İnsan hakları tüm insanların din, dil, ırk, renk, cinsiyet ayrımı gözetmeksizin; eşit, özgür ve onurlu yaşama hakkına sahip olmasıdır. İnsanlar eşit haklara sahip olarak dünyaya gelirler. Bu haklar insanlara bağımsız seçim yapma ve kendini geliştirme özgürlüğü tanır. Ancak bu özgürlükler başkalarının haklarına saygılı olmayı da gerektirmektedir.
“Bütün insanlar hür, haysiyet ve haklar bakımından eşit doğarlar. Akıl ve vicdana sahiptirler ve birbirlerine karşı kardeşlik zihniyeti ile hareket etmelidirler.” İnsan haklarının tarihsel gelişimine bakacak olursak, yakın çağın bireysel haklar ile ilgi en önemli yazılı belgesi olan Magna Carta, insan hakları kavramının vücut bulduğu ilk sözleşmedir. Bu ferman kanunsuz tutuklamalara, mala el konulmasına ve keyfi vergi alınmasına karşı gelmiştir. Bununla birlikte; tüm insanların temel hak ve özgürlüklerinin belirlendiği İnsan Hakları Evrensel Bildirgesi, birçok ulusal ve uluslararası yasanın temelini oluşturmaktadır. İkinci Dünya Savaşı’nın ardından 1948 yılında benimsenen bu bildirge; insan onurunu, hak ve özgürlüklerini, adaleti vazgeçilmez kılarken aynı zamanda ayrımcılığı ve insanlar üzerindeki baskıyı yok etmeyi amaçlamaktadır. Bunun yanı sıra bu bildirge; iyi bir yaşam düzenin, kadın ve erkeğin hak eşitliğiyle sağlanacağına da vurgu yapmaktadır.

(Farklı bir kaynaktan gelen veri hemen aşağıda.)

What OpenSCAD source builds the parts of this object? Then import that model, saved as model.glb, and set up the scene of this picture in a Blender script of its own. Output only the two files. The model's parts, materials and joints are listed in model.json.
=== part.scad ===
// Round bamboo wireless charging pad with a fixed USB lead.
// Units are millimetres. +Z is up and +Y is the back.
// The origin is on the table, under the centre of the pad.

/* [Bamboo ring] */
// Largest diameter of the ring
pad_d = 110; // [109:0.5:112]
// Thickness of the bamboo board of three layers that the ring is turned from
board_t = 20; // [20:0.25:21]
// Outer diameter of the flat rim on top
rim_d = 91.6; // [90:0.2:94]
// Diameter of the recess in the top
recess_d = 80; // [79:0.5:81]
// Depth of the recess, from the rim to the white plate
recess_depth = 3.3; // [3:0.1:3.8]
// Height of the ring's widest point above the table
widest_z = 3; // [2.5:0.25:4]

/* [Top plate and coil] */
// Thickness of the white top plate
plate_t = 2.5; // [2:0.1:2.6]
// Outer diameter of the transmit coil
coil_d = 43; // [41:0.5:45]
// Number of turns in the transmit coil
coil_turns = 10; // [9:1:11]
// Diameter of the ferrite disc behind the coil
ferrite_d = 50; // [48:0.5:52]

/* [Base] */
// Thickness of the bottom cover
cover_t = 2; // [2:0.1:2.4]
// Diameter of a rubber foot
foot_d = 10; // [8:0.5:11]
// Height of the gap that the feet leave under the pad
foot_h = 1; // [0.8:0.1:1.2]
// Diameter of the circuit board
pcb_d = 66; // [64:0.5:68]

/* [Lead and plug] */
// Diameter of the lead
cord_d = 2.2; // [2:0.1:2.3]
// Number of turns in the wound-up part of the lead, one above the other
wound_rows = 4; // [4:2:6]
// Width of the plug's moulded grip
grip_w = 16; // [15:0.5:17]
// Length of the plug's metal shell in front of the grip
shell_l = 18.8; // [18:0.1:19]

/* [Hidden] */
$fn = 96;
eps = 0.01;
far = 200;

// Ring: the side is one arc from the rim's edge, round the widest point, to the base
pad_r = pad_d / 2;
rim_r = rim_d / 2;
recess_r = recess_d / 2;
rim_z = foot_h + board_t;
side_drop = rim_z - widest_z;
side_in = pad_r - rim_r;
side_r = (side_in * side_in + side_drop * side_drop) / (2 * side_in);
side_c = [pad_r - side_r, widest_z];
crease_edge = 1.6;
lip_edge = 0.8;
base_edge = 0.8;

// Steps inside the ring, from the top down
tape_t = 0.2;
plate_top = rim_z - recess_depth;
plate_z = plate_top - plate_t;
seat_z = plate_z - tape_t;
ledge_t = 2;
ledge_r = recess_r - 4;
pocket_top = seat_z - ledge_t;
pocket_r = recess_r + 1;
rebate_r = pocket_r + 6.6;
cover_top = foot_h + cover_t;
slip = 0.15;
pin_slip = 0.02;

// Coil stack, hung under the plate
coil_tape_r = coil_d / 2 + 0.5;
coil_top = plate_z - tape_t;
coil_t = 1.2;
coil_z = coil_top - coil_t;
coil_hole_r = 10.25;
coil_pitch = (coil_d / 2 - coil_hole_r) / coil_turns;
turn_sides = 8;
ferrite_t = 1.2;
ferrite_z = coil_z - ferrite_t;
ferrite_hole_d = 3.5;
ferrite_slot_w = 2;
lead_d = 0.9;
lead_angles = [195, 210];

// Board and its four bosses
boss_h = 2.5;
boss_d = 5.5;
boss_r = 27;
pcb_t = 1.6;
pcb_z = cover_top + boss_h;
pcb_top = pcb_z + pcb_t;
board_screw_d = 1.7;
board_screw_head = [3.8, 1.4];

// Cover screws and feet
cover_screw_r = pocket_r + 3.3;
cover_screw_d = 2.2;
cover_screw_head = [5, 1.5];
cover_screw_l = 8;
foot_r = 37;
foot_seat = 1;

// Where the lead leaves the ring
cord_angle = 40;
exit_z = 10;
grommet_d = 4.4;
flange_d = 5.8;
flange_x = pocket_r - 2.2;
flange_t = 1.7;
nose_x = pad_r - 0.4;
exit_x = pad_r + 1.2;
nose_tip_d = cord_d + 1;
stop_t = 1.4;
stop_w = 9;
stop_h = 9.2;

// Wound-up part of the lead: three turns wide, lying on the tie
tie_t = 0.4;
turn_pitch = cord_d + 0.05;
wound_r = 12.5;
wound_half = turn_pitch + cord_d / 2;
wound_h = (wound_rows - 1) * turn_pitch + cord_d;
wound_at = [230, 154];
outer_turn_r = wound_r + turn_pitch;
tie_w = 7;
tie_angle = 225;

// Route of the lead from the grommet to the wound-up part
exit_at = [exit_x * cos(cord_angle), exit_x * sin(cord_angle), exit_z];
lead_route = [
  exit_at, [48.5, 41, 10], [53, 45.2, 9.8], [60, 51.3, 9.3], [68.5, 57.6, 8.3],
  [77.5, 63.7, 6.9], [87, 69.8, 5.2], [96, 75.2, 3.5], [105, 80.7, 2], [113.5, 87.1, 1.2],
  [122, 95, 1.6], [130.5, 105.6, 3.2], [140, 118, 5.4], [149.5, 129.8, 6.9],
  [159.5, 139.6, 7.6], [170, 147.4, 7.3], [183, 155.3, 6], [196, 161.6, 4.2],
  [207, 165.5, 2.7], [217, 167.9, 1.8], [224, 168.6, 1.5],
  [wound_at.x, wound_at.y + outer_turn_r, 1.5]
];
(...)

Öte yandan, bazı düşünürler İnsan Hakları Evrensel Bildirgesinin bazı maddelerine karşı çıkarak her insanın ekonomik açıdan eşit doğmadığına ve bundan yoksun bir durumun hak ve özgürlük sayılmayacağına dikkat çekerler. Küba Devrimine önderlik eden Fidel Castro düşüncesini şu şekilde ifade etmiştir: “Bizler çoğu kez insan hakları üzerine konuşuyoruz. Ama aynı zamanda insanların hakları üzerine de konuşmalıyız. Diğerleri lüks otomobillere binebilsin diye neden bazı insanlar çıplak ayaklarıyla yürümek zorunda? Diğerleri 70 yıl yaşasın diye neden bazı insanlar 35 yıl yaşamak zorunda? Diğerleri müthiş derecede zengin olsun diye neden bazıları berbat bir şekilde yoksul olmak zorunda? Ben, bir parça ekmeğe bile sahip olamayan dünya çocuklarının adına konuşuyorum.”

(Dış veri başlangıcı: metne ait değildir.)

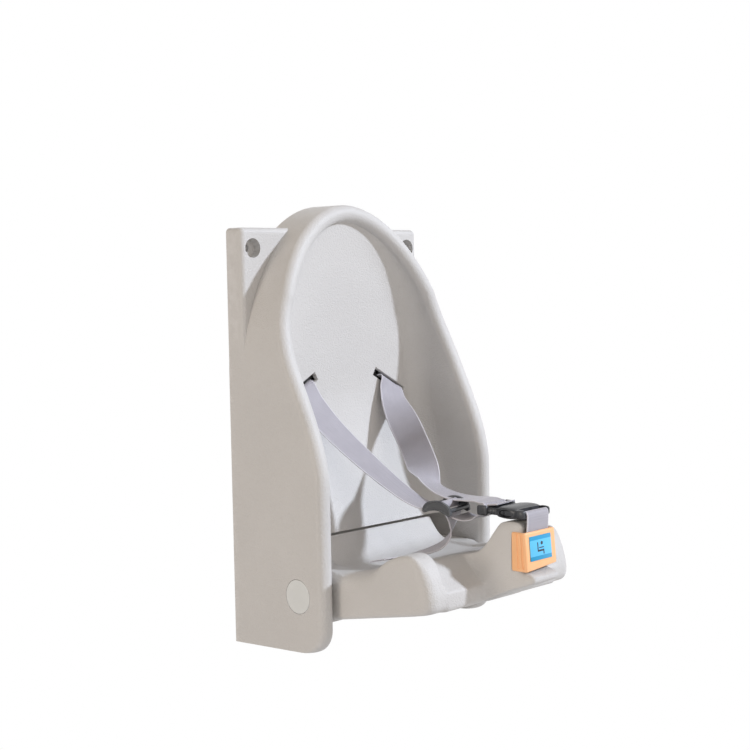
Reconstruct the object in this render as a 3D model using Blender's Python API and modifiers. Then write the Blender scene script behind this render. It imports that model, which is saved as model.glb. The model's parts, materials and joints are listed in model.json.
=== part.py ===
"""Wall mounted child seat that folds up against its back shell.

Metres, +Z up. The wall is the plane y = 0 and the seat faces -Y. The origin is on the wall plane,
in the middle of the shell's width and half way up its side walls.
"""
import math

import bmesh
import bpy
from mathutils import Matrix, Vector

# Body shell
WIDTH = 0.300
HEIGHT = 0.492
CLOSED_DEPTH = 0.152
NOSE_CLEARANCE = 0.005
WALL = 0.0206
DOME_RISE = 0.199
DOME_DROP = 0.171
DOME_POWER = 1.9
TOP_DEPTH = 0.080
APEX_DEPTH = 0.056
TAPER_START_SHARE = -0.211
TAPER_END_SHARE = 0.691
CORNER_RADIUS = 0.027
BOTTOM_RISE = 0.008
BACK_DEPTH = 0.044
BACK_END_DEPTH = 0.0895
BACK_FLAT_SHARE = 0.187
SHELF_SHARE = -0.472
RECESS_DEPTH = 0.026
RECESS_FILLET = 0.006
DISH_RUN = 0.026
HEAD_DISH_RUN = 0.038
SKIN = 0.006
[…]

Uluslararası insan hakları düzeni, Birleşmiş Milletler tarafından sağlanmaktadır ve insanlara verilen yaşama hakkı, din, vicdan ve düşünce özgürlüğü gibi en temel haklar gasp edilemez. İnsanlar tarafından bu haklar engellenemez ve ebedi olarak devam eder. Ancak insan hakları ne kadar önemli bir konu olsa da zaman zaman ihlal edildiğini görmekteyiz. Bu yüzden her insan doğuştan getirdiği birtakım haklarının olduğunun bilincinde olmalıdır. Bu haklara saygı gösterilmediği ve çiğnendiği durumda ise Avrupa İnsan Hakları Mahkemesi’nde veya bu gibi kuruluşlarda, hukuk çerçevesinde, kendini savunmayı bilmelidir.